Abbé’s unexpected delights
Posted: 02 Nov 2006 @ 00:00
THE Hungarian-born Franz Liszt, who took minor orders late in life
(thereafter he was known as the Abbé Liszt), was world-renowned as a concert
recitalist of dazzling brilliance.
His works for piano (including a magnificent Sonata and many virtuosic
arrangements) run to countless volumes; his large-scale organ works, notably
the Prelude on B.A.C.H., are also frequently heard in the concert hall.
As a song-composer he is justly revered. Liszt’s reputation as a writer for
choirs, however, has curiously languished, even though several works suggest
themselves for the repertoire: the Missa Choralis, Via Crucis, and a pair of
“legends” relating events in the lives of two saints, St Elisabeth and St
Stanislaus. The last, a rather tentative effort, was left unfinished, but has
recently been completed and recorded by Telarc.
Eclipsing all of these is Christus, a glorious large-scale oratorio, full of
magnificent solo and choral writing. In particular, Liszt incorporates, near
the start and close, settings of both Stabat Mater texts: the one depicting the
Virgin Mary rejoicing in the birth of the Christ Child, and the other evoking
her grief beneath the cross.
Now this rare oratorio has received an exciting and passionate performance,
thanks to a collaboration between the Liszt Society, the Leicester Philharmonic
Choir, and the Leicester Symphony Orchestra, conducted by the Liszt scholar Dr
The music is uplifting.

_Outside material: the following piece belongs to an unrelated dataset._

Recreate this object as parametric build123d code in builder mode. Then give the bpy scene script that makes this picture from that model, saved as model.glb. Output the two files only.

Despite the odd drawback in exposed string passages
(not least the beautiful opening, virtually a pastoral symphony), there was
much to welcome in this performance.
Although the story, spanning Christ’s birth to the resurrection, feels oddly
telescoped, certain key moments — the Beatitudes, the Lord’s Prayer, the
calling of Peter, the stilling of the storm, and a powerfully moving evocation
of Gethsemane (“Tristis est anima mea”) — were sung with deep insight and
profound sensitivity by the baritone James Rutherford.
The solo quartet came across strongly, both with and without chorus; while
in several passages for paired upper- and lower-voice solos, Liszt excelled
himself, writing chromatically inflected music that looks back to his friend
Berlioz and forward even to Elgar’s Gerontius.

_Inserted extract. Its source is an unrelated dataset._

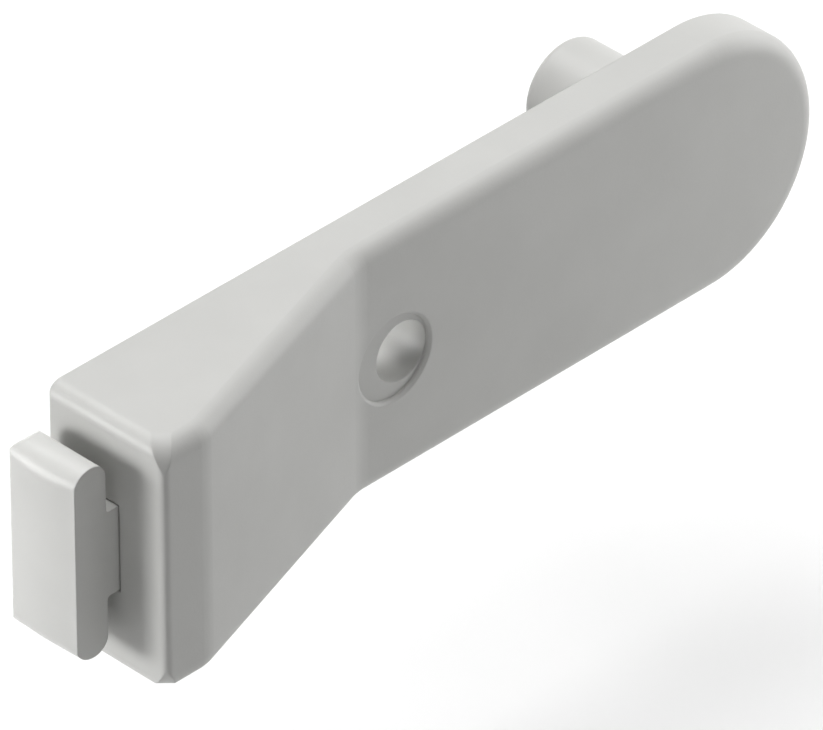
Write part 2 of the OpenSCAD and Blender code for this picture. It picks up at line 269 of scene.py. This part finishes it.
def rubber(name, colour, bloom):
    """Dull black rubber with a pale dust in patches, where bloom is added to the colour."""
    material, tree, skin, place = new_material(name)
    skin.inputs["Specular IOR Level"].default_value = 0.3
    patches = noise(tree, place, scale=900, detail=5)
    pale = [channel + bloom for channel in colour]
    dusty = tint(tree, patches, colour, pale, start=0.4, end=0.75)
    tree.links.new(dusty, skin.inputs["Base Color"])
    tree.links.new(between(tree, patches, 0.7, 0.9), skin.inputs["Roughness"])
    pores = noise(tree, place, scale=6000)
    tree.links.new(relief(tree, pores, depth=1e-5), skin.inputs["Normal"])
    return material


dress("return_stop", rubber("stop_rubber", STOP_BLACK, bloom=0.02))
dress("damping_block", rubber("block_rubber", BLOCK_BLACK, bloom=0.015))


# Three steel pins: the cross pin that holds the stem's tail, and the two that
# guide the springs. They are cut from ground wire, so the fine lines run round
# them.

PIN_GREY = (0.5, 0.5, 0.51)


def steel(name, colour, roughness, stretch, depth):
    """Bare steel with fine lines; stretch scales the pattern along X, Y and Z, depth is in metres."""
    material, tree, skin, place = new_material(name)
    skin.inputs["Metallic"].default_value = 1
    along = tree.nodes.new("ShaderNodeMapping")
    along.inputs["Scale"].default_value = stretch
    tree.links.new(place, along.inputs["Vector"])
    lines = noise(tree, along.outputs["Vector"], scale=1, detail=6)
    dark = [channel * 0.85 for channel in colour]
    light = [channel * 1.1 for channel in colour]
    tree.links.new(tint(tree, lines, dark, light), skin.inputs["Base Color"])
    worn = between(tree, lines, roughness - 0.08, roughness + 0.1)
    tree.links.new(worn, skin.inputs["Roughness"])
    tree.links.new(relief(tree, lines, depth), skin.inputs["Normal"])
    return material


pin_steel = steel("pin_steel", PIN_GREY, roughness=0.25, stretch=(9000, 600, 600), depth=2e-6)
dress("upper_guide_pin", pin_steel)
dress("lower_guide_pin", pin_steel)
cross_steel = steel("cross_pin_steel", PIN_GREY, roughness=0.25, stretch=(600, 9000, 600), depth=2e-6)
dress("cross_pin", cross_steel)


# The two springs are wound from drawn music wire, darker than the pins, with a
# fine even mottle. The thrust plate holds their back ends, and they shorten
# towards it as the pad goes in.

WIRE_GREY = (0.33, 0.33, 0.35)
spring_wire = steel("spring_steel", WIRE_GREY, roughness=0.3, stretch=(2500, 2500, 2500), depth=2e-6)


def coil(name, node):
    """The node's own coils as a piece that can shorten."""
    piece = new_piece(name, own_form(node), spring_wire)
    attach(piece, "arm")
    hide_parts(node)
    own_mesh(piece)


coil("upper_coil", "upper_spring")
coil("lower_coil", "lower_spring")


# The thrust plate is stamped from rolled steel strip, so its lines run up it. It
# stands against the pocket's rear wall and takes the load of the springs.

PLATE_GREY = (0.42, 0.42, 0.43)
plate_steel = steel("plate_steel", PLATE_GREY, roughness=0.35, stretch=(4000, 4000, 300), depth=4e-6)
dress("thrust_plate", plate_steel)


# The floor is a wide sheet of pale paper, about 25 mm below the part, which
# hangs above it as in the photograph. The camera sees the paper whiter than it
# is lit, and all white far out, so that little but the soft shadow shows.

def in_view(tree):
    """1 for the camera's own rays and those that metal or glass sends on, and 0 for others."""
    rays = tree.nodes.new("ShaderNodeLightPath")
    seen = rays.outputs["Is Camera Ray"]
    for kind in ("Is Glossy Ray", "Is Transmission Ray"):
        either = tree.nodes.new("ShaderNodeMath")
        either.operation = "MAXIMUM"
        tree.links.new(seen, either.inputs[0])
        tree.links.new(rays.outputs[kind], either.inputs[1])
        seen = either.outputs["Value"]
    return seen


def white_paper(lift, near, far):
    """Matt paper that glows in view: by the share lift as far out as near, and fully from far on."""
    material, tree, paper, place = new_material("white_paper")
    paper.inputs["Roughness"].default_value = 0.9
    paper.inputs["Specular IOR Level"].default_value = 0.2
    paper.inputs["Emission Color"].default_value = (1, 1, 1, 1)
    fibres = noise(tree, place, scale=60, detail=3)
    white = tint(tree, fibres, (0.79, 0.79, 0.79), (0.81, 0.81, 0.81), start=0, end=1)
    tree.links.new(white, paper.inputs["Base Color"])
    away = tree.nodes.new("ShaderNodeVectorMath")
    away.operation = "LENGTH"
    tree.links.new(place, away.inputs[0])
    spread = tree.nodes.new("ShaderNodeMapRange")
    spread.interpolation_type = "SMOOTHSTEP"
    spread.inputs["From Min"].default_value = near
    spread.inputs["From Max"].default_value = far
    spread.inputs["To Min"].default_value = lift
    tree.links.new(away.outputs["Value"], spread.inputs["Value"])
    share = tree.nodes.new("ShaderNodeMath")
    share.operation = "MULTIPLY"
    tree.links.new(in_view(tree), share.inputs[0])
    tree.links.new(spread.outputs["Result"], share.inputs[1])
    tree.links.new(share.outputs["Value"], paper.inputs["Emission Strength"])
    return material


FLOOR_Z = -0.035
FLOOR_HALF = 3.0
sheet = bmesh.new()
bmesh.ops.create_grid(sheet, x_segments=1, y_segments=1, size=FLOOR_HALF)
bmesh.ops.translate(sheet, verts=sheet.verts, vec=(0, 0, FLOOR_Z))
floor = new_piece("floor", sheet, white_paper(lift=0.2, near=0.15, far=0.7))


# Soft studio light: two wide panels above, a small one beside the pad whose
# narrow beam misses the peg, two on the right and a weak one in front. The
# room's own light is even and faint, and the camera sees the room as white.

ROOM_LIGHT = 0.015
world = bpy.data.worlds.new("studio")
bpy.context.scene.world = world
world.use_nodes = True
sky = world.node_tree
room = sky.nodes["Background"]
room.inputs["Color"].default_value = (1, 1, 1, 1)
room.inputs["Strength"].default_value = ROOM_LIGHT
backdrop = sky.nodes.new("ShaderNodeBackground")
backdrop.inputs["Color"].default_value = (1, 1, 1, 1)
backdrop.inputs["Strength"].default_value = 1
swap = sky.nodes.new("ShaderNodeMixShader")
sky.links.new(in_view(sky), swap.inputs["Fac"])
sky.links.new(room.outputs["Background"], swap.inputs[1])
sky.links.new(backdrop.outputs["Background"], swap.inputs[2])
sky.links.new(swap.outputs["Shader"], sky.nodes["World Output"].inputs["Surface"])

MIDDLE = Vector((-0.025, -0.004, 0))
PAD = Vector((-0.065, -0.003, 0))
NARROW = math.radians(36)


def panel(name, direction, distance, width, height, power, target=MIDDLE, spread=math.pi):
    """A soft panel that stands off the part's middle in one direction and faces its target."""
    lamp = bpy.data.lights.new(name, "AREA")
    lamp.shape = "RECTANGLE"
    lamp.size = width
    lamp.size_y = height
    lamp.energy = power
    lamp.spread = spread
    holder = bpy.data.objects.new(name, lamp)
    bpy.context.scene.collection.objects.link(holder)
    holder.location = MIDDLE + Vector(direction).normalized() * distance
    holder.rotation_euler = (target - holder.location).to_track_quat("-Z", "Y").to_euler()


panel("ceiling", (0.1, 0.1, 1), distance=0.5, width=0.5, height=0.5, power=2.35)
panel("ceiling_back", (0.05, 0.55, 1), distance=0.5, width=0.3, height=0.3, power=1.05)
panel("pad_light", (-1, 0.55, 0.02), distance=0.13, width=0.06, height=0.05, power=0.0085,
      target=PAD, spread=NARROW)
panel("right_side", (1, -0.28, 0.2), distance=0.22, width=0.18, height=0.14, power=0.158)
panel("right_near", (1, -0.5, 0.02), distance=0.13, width=0.06, height=0.05, power=0.018)
panel("front_fill", (-0.2, -1, 0.15), distance=0.6, width=0.5, height=0.3, power=0.12)


# The camera is a long lens well back from the part, so that lines stay almost
# parallel, as in the photograph.

AZIMUTH = math.radians(-45.141)
ELEVATION = math.radians(35.462)
AIM = Vector((-0.021782, 0, -0.007326))
DISTANCE = 0.9456
back = Vector((math.sin(AZIMUTH) * math.cos(ELEVATION),
               -math.cos(AZIMUTH) * math.cos(ELEVATION), math.sin(ELEVATION)))
camera = bpy.data.cameras.new("camera")
camera.sensor_width = 36
camera.sensor_fit = "HORIZONTAL"
camera.lens = 591.4
camera.shift_x = -0.0536
camera.shift_y = -0.0072
camera.clip_start = 0.05
camera.clip_end = 20
eye = bpy.data.objects.new("camera", camera)
eye.location = AIM + back * DISTANCE
eye.rotation_euler = (-back).to_track_quat("-Z", "Y").to_euler()
bpy.context.scene.collection.objects.link(eye)
bpy.context.scene.camera = eye
bpy.context.scene.view_settings.view_transform = "Standard"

The bass Stephen Wells and the mezzo-soprano Wendy Dawn Thompson, soaring
above the Benedictus and launching the “Stabat Mater dolorosa”, came across
particularly splendidly in Leicester’s beautifully refurbished de Montfort Hall.
Numerous superlative touches in the orchestral writing included the link for
cor anglais, bassoon, and clarinets into the angel’s appearance to the
shepherds; much graphic detail for solo woodwind; cheerful cellos and basses
for the wise men; and a passage for dark unison strings which seems to hail
from Liszt’s Faust Symphony.
The choir, characterful, confident, and notably well prepared by Richard
Dacey, Director of Music at Repton School, coped nobly with some difficult
sustained slow sections, responded ably (notably some spruce tenors) to exposed
fugal leads; and was especially convincing in the many extended built-up
passages with massed orchestra, where Liszt recurrently introduces an exciting
climax — even an outburst. It can feel slightly formulaic; but more often, as
at the thrusting passage depicting Christ’s entry into Jerusalem, it thrilled.

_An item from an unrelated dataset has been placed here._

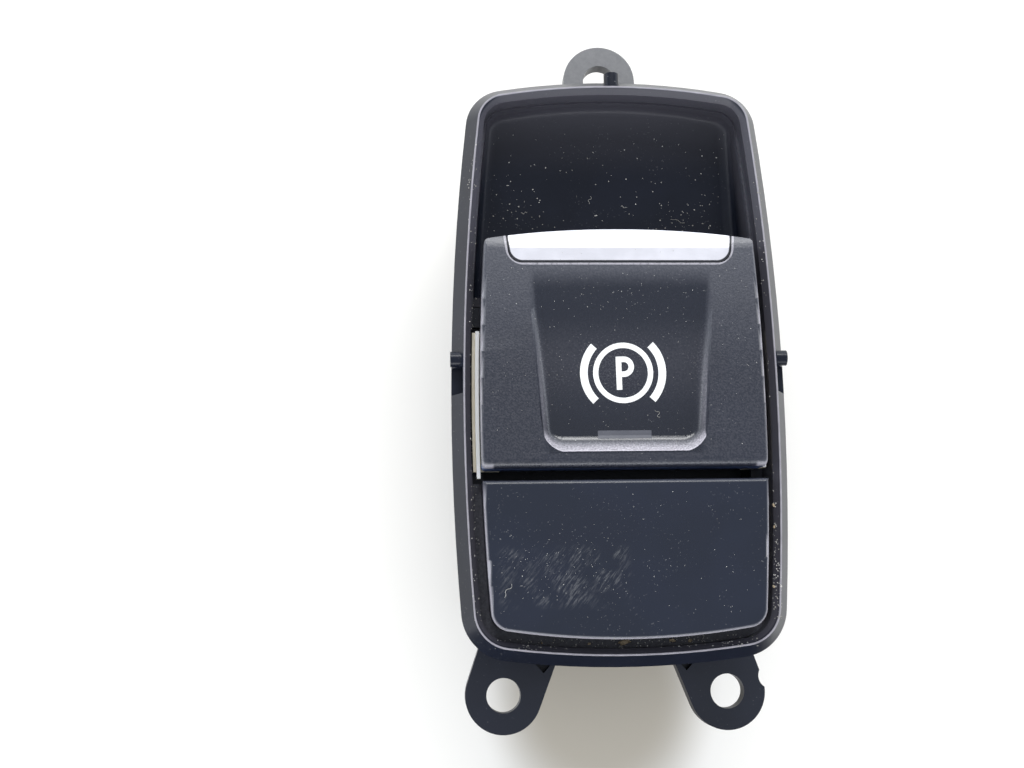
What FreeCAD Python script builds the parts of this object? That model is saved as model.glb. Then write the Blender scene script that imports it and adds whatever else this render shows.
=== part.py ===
import FreeCAD, Part
import math
import os

# Parking brake switch module for a centre console: a rocking lever with a bright lip,
# a fixed blank panel below it and a finger well above it, all inside one raised rim.
# Millimetres. X runs across the panel, Y towards the upper fixing ear, Z out of the front.
# The rear cover lies flat on Z = 0.

# Front rim, seen from the front: two long side arcs, a top arc and a bottom arc
RIM_HALF_WIDTH = 21.25
RIM_TOP = 38.6
RIM_BOTTOM = -39.3
WIDEST_Y = -6.5
SIDE_RADIUS = 346.0
TOP_RADIUS = 95.0
BOTTOM_RADIUS = 120.0
TOP_CORNER = 4.0
BOTTOM_CORNER = 5.0

# Heights above the resting face
RIM_Z = 32.0
RIM_HEIGHT = 2.9
PANEL_PROUD = 2.0
CHANNEL_DEPTH = 3.5
DECK_THICK = 1.5
FLANGE_THICK = 1.6
SKIRT_LENGTH = 8.4

# Bezel section
FLANGE_WIDTH = 1.6
RIM_CREST = 0.15
RIM_SLOPE_WIDTH = 0.75
RIM_SLOPE_DEPTH = 1.0
SKIRT_OUTSET = 0.3
LEDGE_WIDTH = 0.25
WELL_DRAFT = 0.4
WELL_WALL = 1.3
WELL_TOP_DEPTH = 5.4
WELL_MID_DEPTH = 9.6
WELL_LOW_DEPTH = 11.0
WELL_BACK_Y = 9.5
WELL_FILLET = 1.8

# Tools reach this far past the faces that they cut, and joined blocks this far into each other
CUT_OVER = 1.0
JOIN_DEPTH = 0.2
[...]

Mendelssohn, too, was working on an oratorio entitled Christus when he died;
from the fragments that survive, we surely lost a masterpiece. So we can
be doubly grateful to the Liszt Society and these committed Leicester
performers for revealing the rare treasures of this rewarding work by one of
his contemporaries. Credit, too, should go to a local audience who braved
unknown repertoire, only to be unexpectedly delighted by this intense,
dramatic, and highly colourful oratorio.